Il deserto dei tartari
di Dino Buzzati
Il deserto dei tartari è un romanzo del 1940 dello scrittore e giornalista Dino Buzzati. Lui stesso era solito narrare che quando si trovava in redazione, attendeva in una strana dilatazione temporale sempre identica, l’arrivo delle notizie da pubblicare. Dall’esperienza di questo tempo fermo, che già evidenziava l’alienazione dell’uomo contemporaneo, Il deserto dei tartari segnò una riflessione abissale di Buzzati sul significato del tempo e sulla sua possibilità salvifica o annientante della vita umana.
Il titolo evoca un luogo immaginario, un deserto lontano dal centro abitato, in cui si trova la Fortezza Bastiani, ultimo avamposto dinanzi a spazi immensi, una volta oggetto di assalto dei Tartari.
Qui si svolge la storia del protagonista, il Tenente Drogo, chiamato con altri soldati a presidiare la Fortezza ai confini di un territorio indefinito, disabitato, in attesa di un eventuale quanto improbabile attacco dei nemici.
All’inizio lo smarrimento del giovane Tenente era stato drammatico. Sentiva la nostalgia della città, delle relazioni. Gli fu consigliato di resistere i primi quattro mesi, per poi tornare a casa. Ma per una sorta di incomprensibile autodistruzione l’attesa vana inizia ad alimentare il desiderio di un evento che non arriva. La vita scorre lenta e uguale, con turni e veglie, riposi e congedi.

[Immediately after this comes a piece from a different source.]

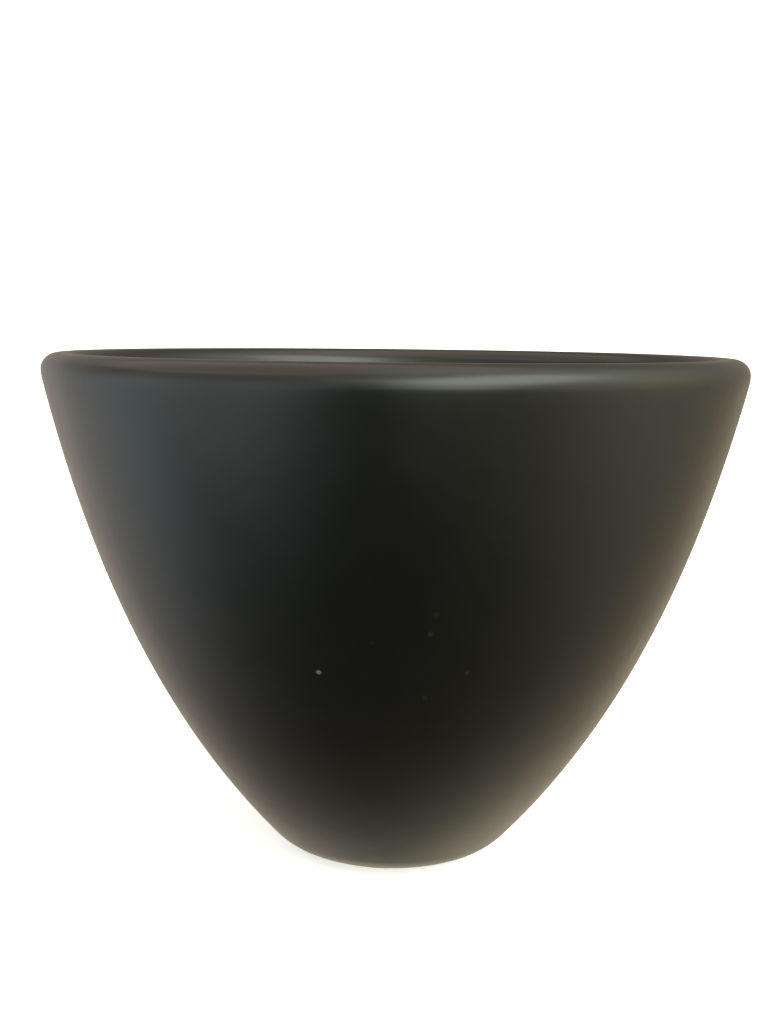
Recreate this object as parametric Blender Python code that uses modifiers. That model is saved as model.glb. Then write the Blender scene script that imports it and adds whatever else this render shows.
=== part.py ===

I militari sottoposti a Drogo sperimentano la monotonía, tendono a un momento che tarda intorno al quale costruiscono ora dopo ora la loro storia e il senso ultimo del loro esistere.
Leggi farneticanti governano la vita della Fortezza: un soldato allontanatosi per recuperare un cavallo viene ucciso perché ha scordato la parola d’ordine che lo abilita a rientrare. Pur riconosciuto dalle guardie, la legge va applicata. Una morte da vivi, insomma, con militari divenuti marionette di un destino cieco che incombe sulle esistenze mutilate di tutti.
Un giorno si muove qualcosa all’orizzonte e si accendono i cuori dei soldati: non si tratta dei nemici agognati, ma solo di banali spostamenti sulla frontiera per lavori di confine. Drogo nel frattempo è divenuto vice Comandante e si ammala gravemente. E proprio alla fine, quando gli resta soltanto il letto dove giacere, si intravedono i nemici. Così perde l’appuntamento atteso di tutta la sua vita e muore solo, senza eroismi militari, dopo un’esistenza spesa in funzione di un evento che giunge quando non ha più forza per viverlo.
Ma c’è una consolazione: comprende che la sua esistenza non è stata comunque vana, in ragione del fatto che la morte lo ha colto nel momento in cui poteva ancora rendersi conto di poterla affrontare con dignità, a conclusione di una vita di attese.
Drogo è finalmente presente dinanzi al nemico più grande, quello da tutti eluso, che invece fronteggia con consapevolezza eroica e con dignità suprema: la morte. Proprio questo rende vera e non inutile retrospettivamente tutta la sua storia.
Il senso del tempo oggi è una delle sfide che ci interpella di continuo. Ne lamentiamo la mancanza e allo stesso tempo trascorriamo la nostra vita spesso perdendo di vista l’essenziale. L’essere umano si dimostra irrequieto, colmo di cose da fare sul piano della quantità, ma non dinamico nel profondo. Il tempo è prezioso, ammonisce il proverbio. Ma per quale motivo? Perché il tempo richiede una destinazione e un significato che nessun ruolo fine a se stesso, pur di alto prestigio, può assicurare. Drogo comprende tutto questo solo dinanzi alla morte: la sfida ultima è quella di imparare che la fine del tempo, coincide con il fine del tempo della propria vita. Un tempo vissuto senza il fine, senza cioè uno scopo supremo, alimenta una vita che sfocia in una fine senza oltre e senza sbocco.